さて2日目の午前中は小槌第12仮設住宅でのコンサートです。こちらのみなさんは手先の器用な方が多いらしく、手作りのものが沢山飾られていました。



小槌地区は大槌町にあります。山を挟んで大槌地区と小槌地区とに分かれているそうです。皆様ご存知の通り大槌町は街全体が壊滅状態になった町です。現在も多くの方々が避難生活を余儀なくされています。





小槌でのコンサートを終えてすぐに私は山田町へ向かいました。「いっぽいっぽ山田」のカフェでのコンサートのためです。こちらのカフェは津波ですっかり様相が変わってしまった山田の駅前に位置しています。もちろん駅舎も町も壊滅状態です。ちょうど今カフェの回りが工事中で重機の音が響く中でのコンサートでしたが、みなさん最後まで耳を傾けてくださいました。

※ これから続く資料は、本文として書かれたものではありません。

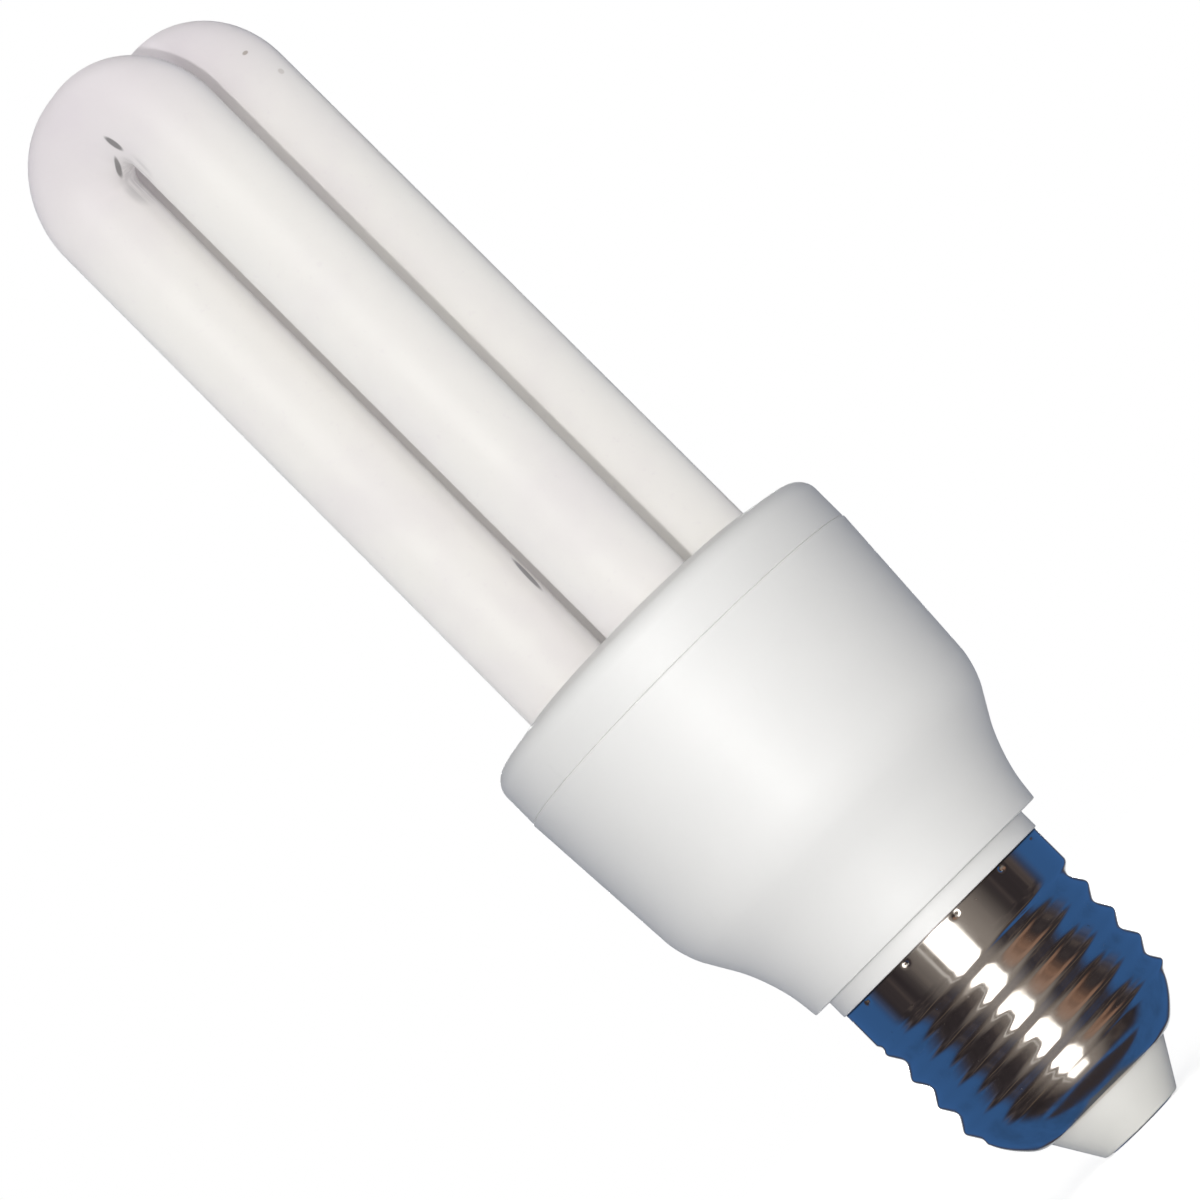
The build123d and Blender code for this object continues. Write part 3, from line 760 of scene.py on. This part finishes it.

この日は午後のコンサートで予定を終えて釜石へ戻りました。山田と釜石は車で30分程の距離です。途中に吉里吉里、大槌、子供達が「津波てんでんこ」の教えに従って逃げて助かった鵜住居地区があります。

最終日の3日はボランティアセンターから近い山田仮設住宅でのコンサートです。こちらは集会室ではなく普通の仮設住宅を集会場にしたこぢんまりとした会場でした。



壁にはこれまで訪ねてこられたボランティアの方々の寄せ書きが沢山貼られていました。



コンサートも終えてさあお茶でもというタイミングで、男達はグランドゴルフをしよう、ということになりました。以前から手作りの道具でグランドゴルフをしていたとのことですが、いっぽいっぽを通してグランドゴルフの道具が提供されたこともあってとても盛り上がっているようでした。私も誘われるままに初めてのグランドゴルフにチャレンジをしました。



このコースは仮設の間の舗装された通路ですが。ほとんどは小石の沢山ある空きスペースでのプレイでした。仮設のリーダーの方がこうおっしゃいました「こういうでこぼこの所でやれば、上手いも下手もないからいいんだよ」。以前は点数を付けたこともあったそうですが、それは止めてイレギュラーだらけのグランドゴルフを楽しんでいらっしゃるとのことでした。


この写真は何度も一緒にビリを競った方とのツーショットです。この方は漁師であり大工さんでしたが、海の仕事はなく、大工道具も流されてしまって、ずっと仕事ができない状態にあるそうです。どこかに眠っている大工道具がないかなと素人の私は思ってしまいました。

コンサートを終えて釜石を後にする時間がきました。小佐野駅のホームに立つと夕立のような雨が降ってきました。


後ろをふりかえると小さな虹がかかっていました。


次に釜石を訪ねるのは年明けの1月に なると思います。釜石でのウクレレレッスンが仮設の皆さんの訪問ができるようにぜひ皆様のご支援をお願いいたします。そしてぜひみなさんも釜石を訪問してください。釜石、大槌、山田の方々がみなさんを待っています。